De shiba Inu heeft het karakter van een leider, de eigenaar moet hem de baas kunnen zijn en vooral blijven. Als je hem ziet zou je het niet denken, want hij is klein en lijkt op een vosje. Maar daar verkijk je je op. Iemand die niet consequent kan opvoeden, is zeker niet geschikt voor een Shiba Inu. “Nee moet wel ‘Nee’ blijven en niet één keer ‘Ja’ want dan heeft hij gewonnen. De opvoeding hoeft geen harde aanpak te zijn, integendeel. Met veel geduld en liefde bereik je het meest, maar stap nooit in de valkuil door te denken; “Ach, laat ook maar”, wanneer je iets van hem gedaan wilt krijgen wat hij niet wil en hij je met z’n snoezige vossen-koppie aankijkt. Een niet of slecht opgevoede Shiba kan in sommige gevallen een ramp betekenen.
Het is belangrijk dat er met een shiba minstens één puppycursus wordt gevolgd. Een vervolgcursus is zeker aan te raden. Dat kan op het terrein van de “gehoorzaamheid” liggen, maar ook kan er gedacht worden aan een leuke sport, zoals bijvoorbeeld “behendigheid”.
Let wel, met een ongehoorzame shiba kan men nooit aan behendigheid doen. Waar zijn intelligentie goed aan af te meten is, is het feit dat een shiba tijdens de training het al gauw voor gezien houdt. Hij pakt dingen snel op en het advies is dan ook om nooit te lang achter elkaar, b.v. een vol uur , met een shiba te trainen. Dit om te voorkomen dat hij het niet meer leuk vindt en daardoor de training als iets vervelends gaat ervaren.


Naast het feit dat het gewoon leuk is om met je shiba iets te doen op het trainingsveld, levert het ook andere voordelen op.

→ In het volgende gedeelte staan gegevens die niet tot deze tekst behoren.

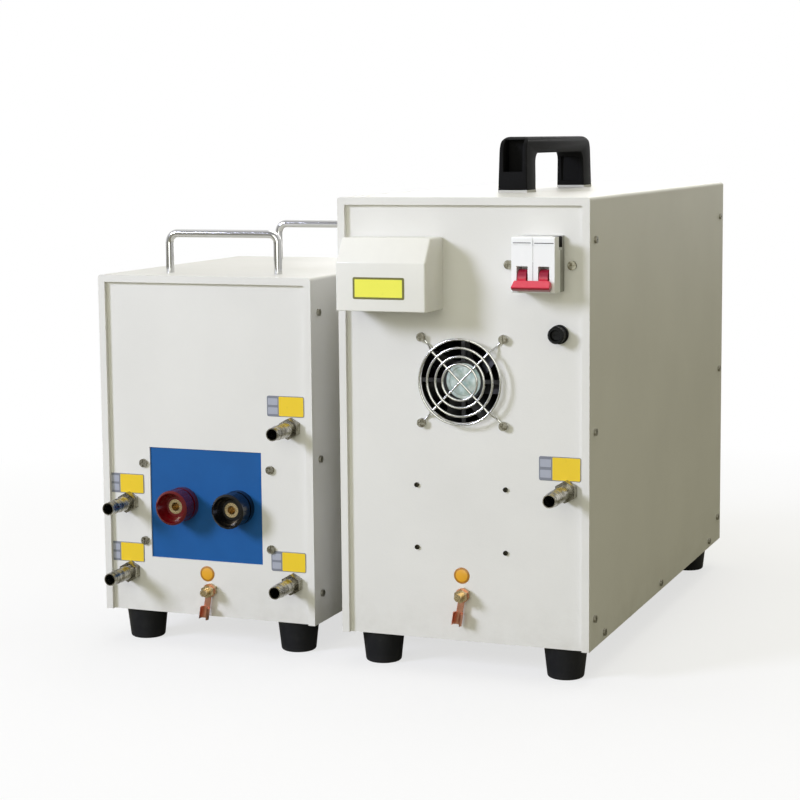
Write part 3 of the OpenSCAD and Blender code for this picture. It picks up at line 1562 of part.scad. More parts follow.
// Copper tube turns stand upright on the lower leg of the core, one behind another
module transformer_windings() {
    leg_x = (core_w - core_leg) / 2;
    step = turn_tube_d + turn_gap;
    z_mid = core_stand + core_h / 2;
    color("#b87333") on_head() translate([head_w / 2 - leg_x, core_y + core_deep / 2, floor_z + z_mid])
        for (i = [0:turns - 1]) translate([0, 0, (i - (turns - 1) / 2) * step]) turn_loop();
}

// One flat turn with rounded corners round a leg of the core
module turn_loop() {
    x = core_leg / 2 + turn_gap + turn_tube_d / 2;
    y = core_deep / 2 + turn_gap + turn_tube_d / 2;
    for (s = [-1, 1]) {
        rotate([-90, 0, 0]) translate([s * x, 0, -core_deep / 2]) cylinder(d = turn_tube_d, h = core_deep);
        rotate([0, 90, 0]) translate([0, s * y, -core_leg / 2]) cylinder(d = turn_tube_d, h = core_leg);
    }
    for (sx = [-1, 1], sy = [-1, 1]) translate([sx * core_leg / 2, sy * core_deep / 2, 0])
        rotate([0, 0, sx > 0 ? (sy > 0 ? 0 : 270) : (sy > 0 ? 90 : 180)])
            rotate_extrude(angle = 90) translate([turn_gap + turn_tube_d / 2, 0]) circle(d = turn_tube_d);
}

module resonant_capacitors() {
    color("#c9772b") on_head() for (s = [-1, 1])
        translate([head_w / 2 + s * rescap_off, rescap_y, floor_z]) {
        along_y(0, rescap_deep)
            polygon(rounded(box_pts(-rescap_w / 2, 0, rescap_w / 2, rescap_h), [0, 0, rescap_r, rescap_r]));
        rod_z(0, rescap_deep / 2, rescap_h - overrun, rescap_h + rescap_stud_len, rescap_stud_d);
    }
}

main_cover();
main_base_tray();
main_connection_panel();
main_control_panel();
rubber_feet();
carry_handle();
carry_handle_pads();
carry_handle_screws();
terminal_cover();
terminal_block();
breaker_body();
breaker_bracket();
breaker_toggle();
fuse_holder();
fuse_cap();
fuse_carrier();
fuse_link();
fan_frame();
fan_rotor();
fan_guard();
panel_screws();
mains_filter();
cold_plate();
transistor_modules();
filter_capacitors();
control_board();
display_bezel();
display_window();
power_knob();
button_housings();
start_button();
stop_button();
rocker_housing();
mode_rocker();
pedal_socket();
output_studs();
cover_screws();
foot_screws();
hose_barbs();
earth_studs();
earth_lugs();
head_cover();
head_base_tray();
head_connection_panel();
head_output_panel();
front_lifting_handle();
rear_lifting_handle();
insulating_board();
red_post_base();
black_post_base();
red_post_washer();
black_post_washer();
red_post_cap();
black_post_cap();
post_studs();
transformer_core();
transformer_windings();
coil_blocks();
coil_insulator();
resonant_capacitors();
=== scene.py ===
# Looks of the induction heating machine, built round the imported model. Lengths are in metres,
# or in millimetres where they are multiplied by MM.
import json
import math

import bmesh
import bpy
from mathutils import Matrix, Vector


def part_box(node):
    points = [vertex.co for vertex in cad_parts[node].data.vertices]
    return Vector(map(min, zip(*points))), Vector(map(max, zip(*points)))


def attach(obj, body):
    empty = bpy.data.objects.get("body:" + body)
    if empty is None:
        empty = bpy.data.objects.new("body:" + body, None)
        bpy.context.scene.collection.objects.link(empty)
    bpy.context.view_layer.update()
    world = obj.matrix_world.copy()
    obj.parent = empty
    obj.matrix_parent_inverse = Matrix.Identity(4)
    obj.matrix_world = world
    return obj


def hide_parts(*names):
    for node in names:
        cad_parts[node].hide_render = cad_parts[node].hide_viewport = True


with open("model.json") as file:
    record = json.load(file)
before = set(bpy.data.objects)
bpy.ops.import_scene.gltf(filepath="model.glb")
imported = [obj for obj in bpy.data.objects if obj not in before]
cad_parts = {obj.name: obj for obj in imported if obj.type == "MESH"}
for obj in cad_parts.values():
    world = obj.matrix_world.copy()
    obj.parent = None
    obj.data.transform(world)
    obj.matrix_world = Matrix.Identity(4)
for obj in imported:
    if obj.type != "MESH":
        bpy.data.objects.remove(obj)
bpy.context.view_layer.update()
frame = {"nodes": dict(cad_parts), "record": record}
nodes = frame["nodes"]

MM = 0.001
WHITE = (1, 1, 1, 1)

# Camera, from a fit of the lens to the edges of both cabinets
PHOTO_SIDE = 800
PHOTO_FOCAL = 1984.8
PHOTO_CENTRE = (395.33, 376.07)
SENSOR = 36.0
CAMERA_PLACE = Vector((0.66069, -1.77396, 0.44735))
CAMERA_YAW = 0.37561
CAMERA_PITCH = -0.11964
CAMERA_ROLL = -0.0096


def make_camera():
    data = bpy.data.cameras.new("camera")
    data.sensor_width = SENSOR
    data.lens = PHOTO_FOCAL / PHOTO_SIDE * SENSOR
    data.shift_x = (PHOTO_SIDE / 2 - PHOTO_CENTRE[0]) / PHOTO_SIDE
    data.shift_y = (PHOTO_CENTRE[1] - PHOTO_SIDE / 2) / PHOTO_SIDE
    camera = bpy.data.objects.new("camera", data)
    bpy.context.scene.collection.objects.link(camera)
    level = Vector((math.cos(CAMERA_YAW), math.sin(CAMERA_YAW), 0))
    ahead = Vector((-math.sin(CAMERA_YAW) * math.cos(CAMERA_PITCH),
                    math.cos(CAMERA_YAW) * math.cos(CAMERA_PITCH), math.sin(CAMERA_PITCH)))
    above = level.cross(ahead)
    across = math.cos(CAMERA_ROLL) * level + math.sin(CAMERA_ROLL) * above
    up = math.cos(CAMERA_ROLL) * above - math.sin(CAMERA_ROLL) * level
    turn = Matrix((across, up, -ahead)).transposed()
    camera.matrix_world = Matrix.Translation(CAMERA_PLACE) @ turn.to_4x4()
    bpy.context.scene.camera = camera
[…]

Te veel shiba bezitters komen er helaas te laat achter, dat er te weinig aandacht is besteed aan de opvoeding en het gehoorzaam krijgen van de shiba.De shiba is in staat een geluid te produceren wat gillen, nee schreeuwen te boven gaat, dit geluid gaat door merg en been, en wordt ook wel de shiba scream genoemd.
Om een vrolijke, vrije hond te krijgen, zal de fokker gedurende de periode dat de puppy’s daar zijn, heel veel tijd en energie moeten steken tijdens de inprentingsperiode en daarna de socialisatieperiode van de puppy. Dit is iets dat van enorm belang is voor iedere hond, maar vanwege het feit dat angstig, teruggetrokken gedrag, soms mede bepaald door genetische factoren, toch nog wel eens voorkomt bij de shiba, zal er bij dit ras extra aandacht aan besteed moeten worden.
Ook wanneer de pup bij de nieuwe eigenaar is, zal men door moeten gaan met het socialisatieproces. Hem kennis laten maken met allerlei zaken, waar hij later in zijn latere leven ook mee te maken krijgt is een voorwaarde om later een gezellige, sociale shiba te hebben. Wie de kans heeft een shiba recht in de ogen aan te kijken, zal een heel klein beetje van de oosterse mystiek ervaren. De geheimzinnige “smile” en doordringende blik vertellen ook dat ze zich nooit volledig zullen prijsgeven. Echter, val je voor de charmes en de glimlach van een shiba, dan is het ook een val voor het leven.